Freedman joined the Department of Astronomy and Astrophysics as a University Professor this past September, following 30 years at the Carnegie Observatories in Pasadena, California—starting as a postdoctoral fellow in 1984, becoming the first woman on the observatories’ permanent scientific staff in 1987, and becoming the Crawford H. Greenewalt Director in 2003. 

She also has chaired the board of directors of the Giant Magellan Telescope (GMT) Organization since its 2003 inception. The GMT, expected to reach completion in 2021 at the Las Campanas Observatory in Chile, “is on schedule to be the first of the next generation of big telescopes on the air.” One of the most powerful telescopes ever built (see “When Stars Align”), the GMT will have seven mirrors, forming a segmented but incredibly accurate surface 80 feet across.
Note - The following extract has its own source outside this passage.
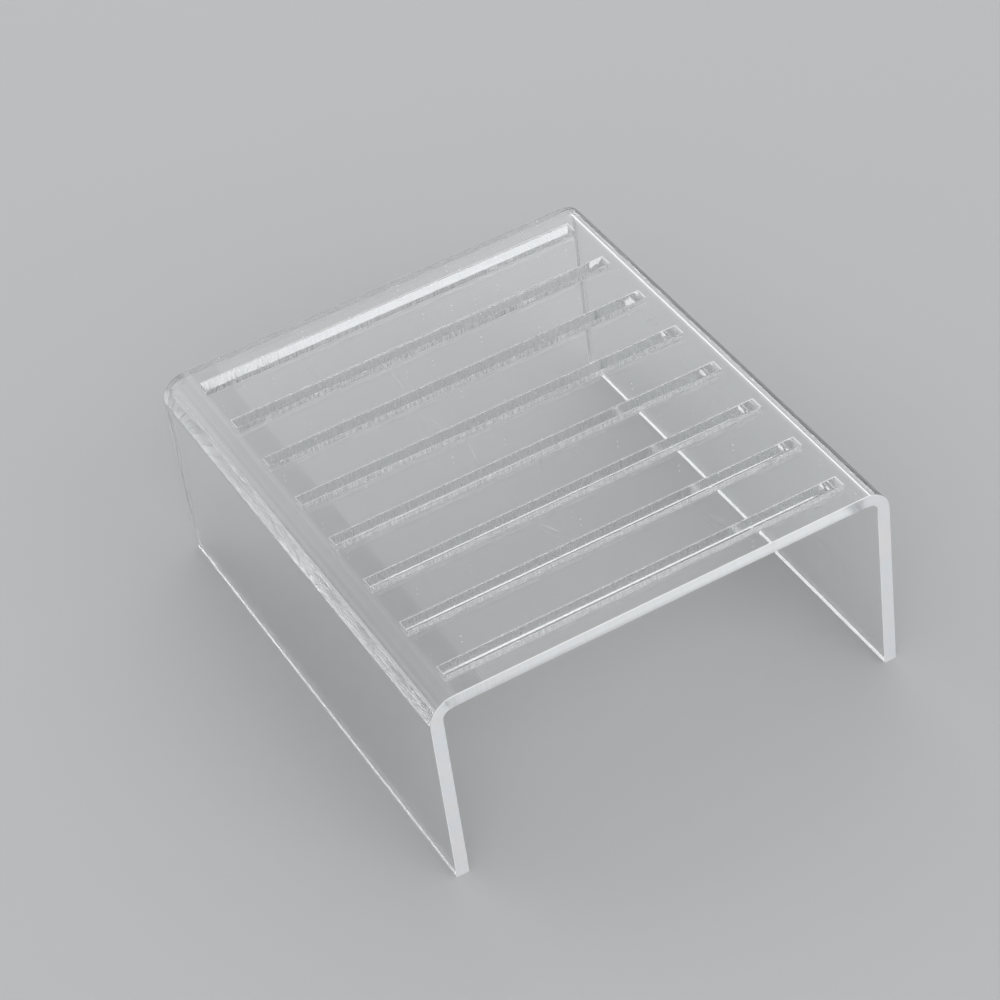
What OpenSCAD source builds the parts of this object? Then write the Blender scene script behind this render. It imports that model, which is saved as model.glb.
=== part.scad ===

Astronomers will use the GMT to collect light from the earliest objects in the universe. “There’s a spectrograph on this telescope that will allow us to take hundreds or maybe in some cases thousands of spectra, where you disperse the light of the faintest and the most distant galaxies,” says Freedman. Looking farther out also means looking further back in time, and astronomers will get to watch galaxies forming. “We’ll actually be able to see that directly rather than just surmise.” 

Freedman’s own research relies on the ability to look as far out and back as possible. She co-led the Hubble Space Telescope Key Project, using the telescope launched in 1990 to measure distances to other galaxies for the first time. “We set out to measure the current expansion rate of the universe—the Hubble constant,” says Freedman, “one of the most important parameters in cosmology that sets the age and size scale of the entire observable universe.” 

The project began in the mid-’80s and concluded in 2001, when the team determined the universe to be 13.7 billion years old, with a 10 percent uncertainty. Now she’s leading the Chicago Carnegie Hubble Project, using the Spitzer Space Telescope, the Hubble Space Telescope, and the Chile-based Magellan telescopes to reduce that uncertainty to just a few percentage points. 

To determine expansion rate, explains Freedman, “you need both a distance and a velocity.” Edwin Hubble, SB 1910, PhD 1917, discovered in 1929 that there was a relationship between the two. “It’s the slope of that correlation that we measure,” Freedman says. 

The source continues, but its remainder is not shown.